Via Roissy, the answer appears to be: poorly.
[W]omen of childbearing age rate other attractive women consistently lower than women who have entered menopause, according to a new study.
This also works in reverse: women can overrate the attractiveness of a not-quite-beautiful woman as well.
I noticed this when my wife sought to match-make her male cousin with a female friend from our church. Unfortunately, I didn't mentally grasp her intentions until it was too late. I could have told her it wouldn't go well.
"Why don't men think that [female friend X] is attractive?" she asked me later.
Let's count the reasons.
1. She's well into her 30s, and this fact is starting to show around the edges.
2. While she's not fat, she's not Hollywood thin either.
3. These two facts are not sufficiently compensated for by other aspects of her appearance.
4. While someone like Φ would be drawn to her maternal qualities should, God forbid, he need to replace his daughters' mother, [male cousin]'s priorities are probably like those of most men in his position.
5. [Male cousin], by Φ's estimation, has both the moxie and the patience to get most of what he wants in this regard.
The surprising thing was that Mrs. Φ didn't perceive all this ahead of time. In contrast to the competitive situation the article describes, I don't see what Mrs. Φ would gain by bad faith, and the fact that she asked me about it later makes it seem like she really didn't understand it.
2 comments:
This also works in reverse: women can overrate the attractiveness of a not-quite-beautiful woman as well.
Three words: Sarah Jessica Parker.
If women like another women's personality or sense of style, they tend to rate them as more attractive. Also, women seem to be much more forgiving of age in other women.
All of these standards match how women rate the attractiveness of men. Style over genetics? Check. Personality over looks? Check. Not as concerned with age? Check. Women seem to simply transfer their standards for attractiveness for men right over to women without much thought. Therefore, your wife may have been entirely innocent in this regard, merely misapplying her honest standards to her female friend.

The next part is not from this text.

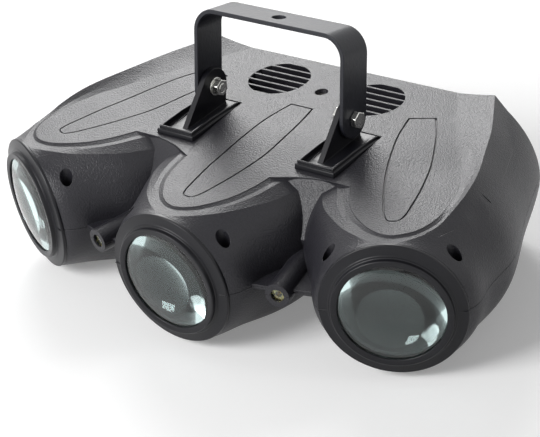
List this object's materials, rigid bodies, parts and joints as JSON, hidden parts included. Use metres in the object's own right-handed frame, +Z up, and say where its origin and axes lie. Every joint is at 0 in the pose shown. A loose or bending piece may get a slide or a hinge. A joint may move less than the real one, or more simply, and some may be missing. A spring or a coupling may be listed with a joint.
{
  "type": "multi-head stage effect light",
  "caption": "Black stage effect light with a row of fanned lens heads, small beam apertures between them and a tilting strap bracket on the roof.",
  "frame": {"origin": "middle of the overall width and depth, on the surface that the rubber feet stand on", "axes": "+Z up, -Y the way the middle lens looks, +X to the viewer's right in a front view"},
  "size_m": [0.3766, 0.2146, 0.1708],
  "materials": {
    "black_steel": "powder coated, satin black",
    "black_steel_screw": "blackened",
    "board_laminate": "green solder mask",
    "button_plastic": "black",
    "collar_plastic": "smooth, satin black",
    "display_cover": "dark red, clear",
    "foot_rubber": "matt",
    "heat_aluminium": "extruded, clear",
    "housing_plastic": "fine grained, charcoal black",
    "inner_plastic": "matt black",
    "latch_metal": "nickel plated",
    "lens_glass": "clear, polished, faint coating",
    "module_brass": "turned",
    "motor_can": "drawn can",
    "seal_rubber": "matt",
    "sheet_steel": "zinc coated sheet",
    "shoe_plastic": "smooth, satin black",
    "socket_metal": "nickel plated die casting",
    "socket_plastic": "black",
    "wheel_aluminium": "black coated",
    "zinc_steel": "zinc plated, bright"
  },
  "bodies": {
    "housing": {"aperture_windows": "lens_glass", "beam_modules": "module_brass", "bezel_centre": "collar_plastic", "bezel_left": "collar_plastic", "bezel_right": "collar_plastic", "bracket_shoe_left": "shoe_plastic", "bracket_shoe_right": "shoe_plastic", "chassis_plate": "sheet_steel", "condenser_lens_centre": "lens_glass", "condenser_lens_left": "lens_glass", "condenser_lens_right": "lens_glass", "control_board": "board_laminate", "data_socket_in": "socket_metal", "data_socket_out": "socket_metal", "display_window": "display_cover", "fan_frames": "inner_plastic", "heat_sink_centre": "heat_aluminium", "heat_sink_left": "heat_aluminium", "heat_sink_right": "heat_aluminium", "inner_tube_centre": "inner_plastic", "inner_tube_left": "inner_plastic", "inner_tube_right": "inner_plastic", "lens_centre": "lens_glass", "lens_gaskets": "seal_rubber", "lens_left": "lens_glass", "lens_right": "lens_glass", "light_board_centre": "board_laminate", "light_board_left": "board_laminate", "light_board_right": "board_laminate", "lower_shell": "housing_plastic", "mains_inlet": "socket_plastic", "microphone": "zinc_steel", "optics_frame_centre": "sheet_steel", "optics_frame_left": "sheet_steel", "optics_frame_right": "sheet_steel", "power_board": "board_laminate", "rear_panel": "black_steel", "rubber_feet": "foot_rubber", "shell_screws": "black_steel_screw", "tilt_bolts": "zinc_steel", "tilt_nuts": "zinc_steel", "tilt_washers": "zinc_steel", "upper_shell": "housing_plastic", "wheel_motor_centre": "motor_can", "wheel_motor_left": "motor_can", "wheel_motor_right": "motor_can"},
    "bracket": {"bracket": "black_steel"},
    "fan_left": {"fan_rotor_left": "inner_plastic"},
    "fan_right": {"fan_rotor_right": "inner_plastic"},
    "fuse_drawer": {"fuse_drawer": "socket_plastic"},
    "data_latch": {"data_latch": "latch_metal"},
    "menu_button_1": {"menu_button_1": "button_plastic"},
    "menu_button_2": {"menu_button_2": "button_plastic"},
    "menu_button_3": {"menu_button_3": "button_plastic"},
    "menu_button_4": {"menu_button_4": "button_plastic"},
    "pattern_wheel_left": {"pattern_wheel_left": "wheel_aluminium"},
    "pattern_wheel_centre": {"pattern_wheel_centre": "wheel_aluminium"},
    "pattern_wheel_right": {"pattern_wheel_right": "wheel_aluminium"}
  },
  "joints": [
    {"name": "bracket_tilt", "type": "hinge", "parent": "housing", "child": "bracket", "pos_m": [0, 0.028, 0.1132], "axis": [1, 0, 0], "range_deg": [-62.5, 87.5]},
    {"name": "pattern_wheel_spin_left", "type": "hinge", "parent": "housing", "child": "pattern_wheel_left", "pos_m": [-0.1006, -0.02522, 0.051], "axis": [0.4226, 0.9063, 0], "continuous": true},
    {"name": "pattern_wheel_spin_centre", "type": "hinge", "parent": "housing", "child": "pattern_wheel_centre", "pos_m": [0.024, -0.0422, 0.051], "axis": [0, 1, 0], "continuous": true},
    {"name": "pattern_wheel_spin_right", "type": "hinge", "parent": "housing", "child": "pattern_wheel_right", "pos_m": [0.1441, -0.00493, 0.051], "axis": [-0.4226, 0.9063, 0], "continuous": true},
    {"name": "fan_spin_left", "type": "hinge", "parent": "housing", "child": "fan_left", "pos_m": [-0.0386, 0.0768, 0.0875], "axis": [0, 0, 1], "continuous": true},
    {"name": "fan_spin_right", "type": "hinge", "parent": "housing", "child": "fan_right", "pos_m": [0.0386, 0.0768, 0.0875], "axis": [0, 0, 1], "continuous": true},
    {"name": "menu_button_press_1", "type": "slide", "parent": "housing", "child": "menu_button_1", "axis": [0, -1, 0], "range_m": [0, 0.0008], "stiffness_N_per_m": 400, "springref_m": -0.0005},
    {"name": "menu_button_press_2", "type": "slide", "parent": "housing", "child": "menu_button_2", "axis": [0, -1, 0], "range_m": [0, 0.0008], "stiffness_N_per_m": 400, "springref_m": -0.0005},
    {"name": "menu_button_press_3", "type": "slide", "parent": "housing", "child": "menu_button_3", "axis": [0, -1, 0], "range_m": [0, 0.0008], "stiffness_N_per_m": 400, "springref_m": -0.0005},
    {"name": "menu_button_press_4", "type": "slide", "parent": "housing", "child": "menu_button_4", "axis": [0, -1, 0], "range_m": [0, 0.0008], "stiffness_N_per_m": 400, "springref_m": -0.0005},
    {"name": "fuse_drawer_slide", "type": "slide", "parent": "housing", "child": "fuse_drawer", "axis": [0, 1, 0], "range_m": [0, 0.012]},
    {"name": "data_latch_press", "type": "slide", "parent": "housing", "child": "data_latch", "axis": [0, -1, 0], "range_m": [0, 0.001], "stiffness_N_per_m": 500, "springref_m": -0.0005}
  ]
}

(BTW matchmaking from women is usually quite terrible. They are always trying to set you up with their unattractive friends, co-workers etc. I am usually amiable enough to say, "Well, I'll meet anybody," by which I mean I am happy to show up at a party or other reasonably large get-together where the other person will be. A couple of times it has been worth my while, but usually not. I refuse to go on blind dates. Fortunately, most women aren't that keen on them either.)